Lungo la navata di sinistra, procedendo dalla statua di san Donato, si possono ammirare la tela settecentesca di san Diego di Alcalà con gli episodi della vita del Santo, quindi la statua lignea del "700 di sant'Antonio di Padova.

Copia autentica della sacra Sindone la si ammira all'ingresso della chiesa a sinistra dal 26 agosto 2017. Essa è stata offerta alla comunità celenzana dal Cav. Arnaldo Di Lonardo dell'Associazione dei Cavalieri della Spada e del Silenzio dietro interessamento dell'allora parroco don Erminio Gallo.
Del XVIII secolo sono due dipinti della navata di destra: la Deposizione di Gesù e Gesù e san Francesco d'Assisi, uno dietro l'altro, che portano entrambi la croce. A fine XVI secolo e inizio XVII risale il dipinto della Madonna tra san Francesco e san Leonardo.
Gli ovali rappresentanti le stazioni della Via Crucis sono del 1800.

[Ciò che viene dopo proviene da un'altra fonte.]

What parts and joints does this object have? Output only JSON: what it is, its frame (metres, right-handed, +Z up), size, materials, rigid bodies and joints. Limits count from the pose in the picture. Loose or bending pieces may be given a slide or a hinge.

Nel locale che custodisce gli ex voto rimani innanzitutto incantato e ammirato di fronte a tanta bellezza e ti coglie una profonda emozione e ammirazione pensando a quelle persone che hanno fatto dono al Santo di oggetti preziosi (foto, lettere, abiti da sposa, indumenti) a cui erano affezionati, per gratitudine per una grazia ricevuta.

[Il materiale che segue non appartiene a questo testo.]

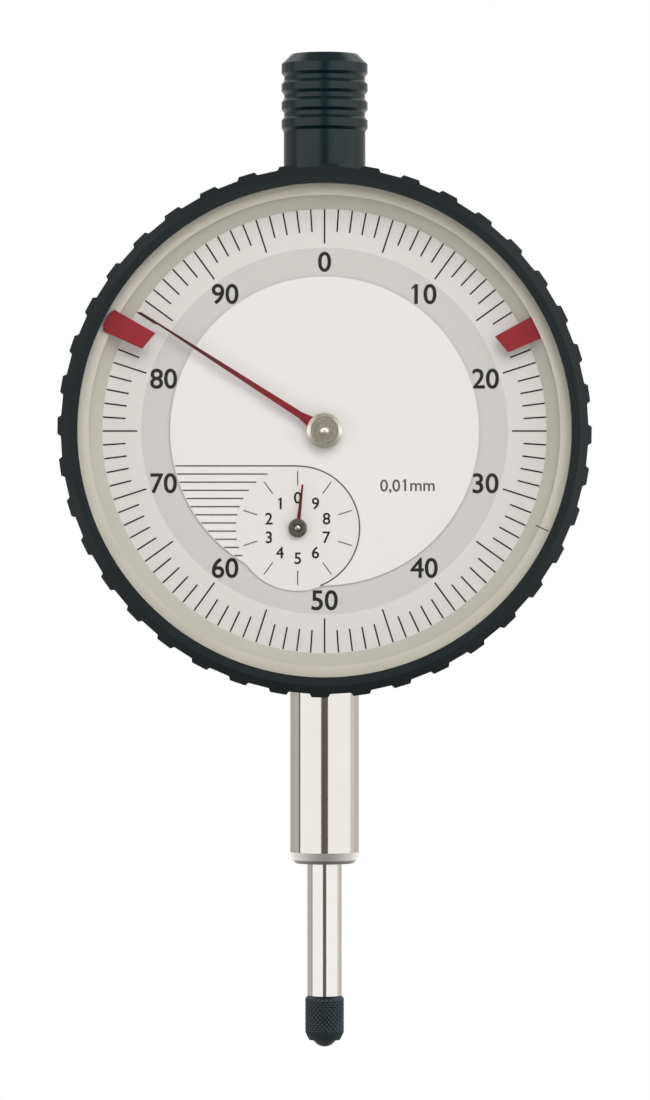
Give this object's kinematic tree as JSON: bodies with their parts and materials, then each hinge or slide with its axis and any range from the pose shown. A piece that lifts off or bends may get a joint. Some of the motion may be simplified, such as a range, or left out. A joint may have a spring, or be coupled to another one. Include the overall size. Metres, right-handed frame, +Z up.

Colpiscono al lato destro dell'ingresso l'urna in cui è custodito un bambino in cera, avvolto in fasce, e una grande bilancia di legno. Una leggenda racconta che una giovane pugliese, sterile, chiese a san Donato la grazia di avere un figlio. Fu esaudita, ma il figlio morì poco dopo. La donna fece imbalsamare il corpo e per ringraziamento ne fece dono al Santo. Ogni anno, alla festa del Santo, si recava in chiesa per togliere le fasce al bambino, lavarlo e rivestirlo.

La bilancia si spiega con l'usanza della pesatura dei malati, soprattutto epilettici, quasi sempre bambini. Su un piatto della bilancia veniva adagiato il malato e sull'altro tanto grano da pareggiare il peso. Con il tempo la bilancia ha assunto un carattere simbolico, nel senso di bilanciare, cioè equilibrare il corpo e la mente. San Donato liberava dal male fisico e dal peccato, molto implorato dagli epilettici. Santo dalla parte dei bisognosi e Santo che infondeva e infonde fiducia.
Per tutte le opere d'arte, oggetti di valore ed ex voto e quelli simbolici il santuario è davvero un gioiello da visitare.

Erano gli anni della Controriforma cattolica quando l'arte assume un ruolo fondamentale nella catechesi e nella comunicazione. Si ricorda che le messe venivano celebrate in latino e quindi di difficile comprensione soprattutto per i tanti analfabeti. Sculture e pitture, invece, hanno il potere di emozionare, di commuovere, di toccare l'animo dei fedeli perché le statue e le pitture rappresentano le passioni e i sentimenti della gente comune, quella che si incontra nelle strade, quella che è intorno a noi, quella umana, insomma. Nelle immagini di Cristo, della Madonna e dei santi vediamo persone reali che esprimono sentimenti che sono anche i nostri che guardiamo. Una caratteristica delle pitture alla destra del santuario è data dalla luce – e ciò richiama proprio la tendenze del Seicento – quella luce che proviene dai personaggi a simboleggiare la grazia divina. Noto in queste pitture una certa drammaticità, mentre nella Deposizione ai piedi della Pala d'Altare, per la sua armonia e compostezza, mi sembra di cogliere qualche aspetto trasfigurativo, il che mi fa ritenere che l'opera sia precedente.

Soffermarsi davanti alle opere d'arte e riflettere su quanto ci ispirano, è come stabilire un dialogo. E quando questo riesce, significa che l'opera colpisce nel segno, cioè adempie la sua funzione.

Molto drammatica ritengo la pittura in cui Gesù e san Francesco, uno dietro l'altro, portano la croce ed è tale il peso che Gesù, preoccupato e rassicurante, gli tende la corda, come a dire, che c'è lui, che non lo abbandona, che non lo lascia solo. Ma quella corda è lanciata dal Cielo e si crea quindi un legame a tre.
«Se vuoi seguirmi, prendi la tua croce!»
San Francesco lascia scorrere in basso la corda: un invito a chi voglia afferrarla.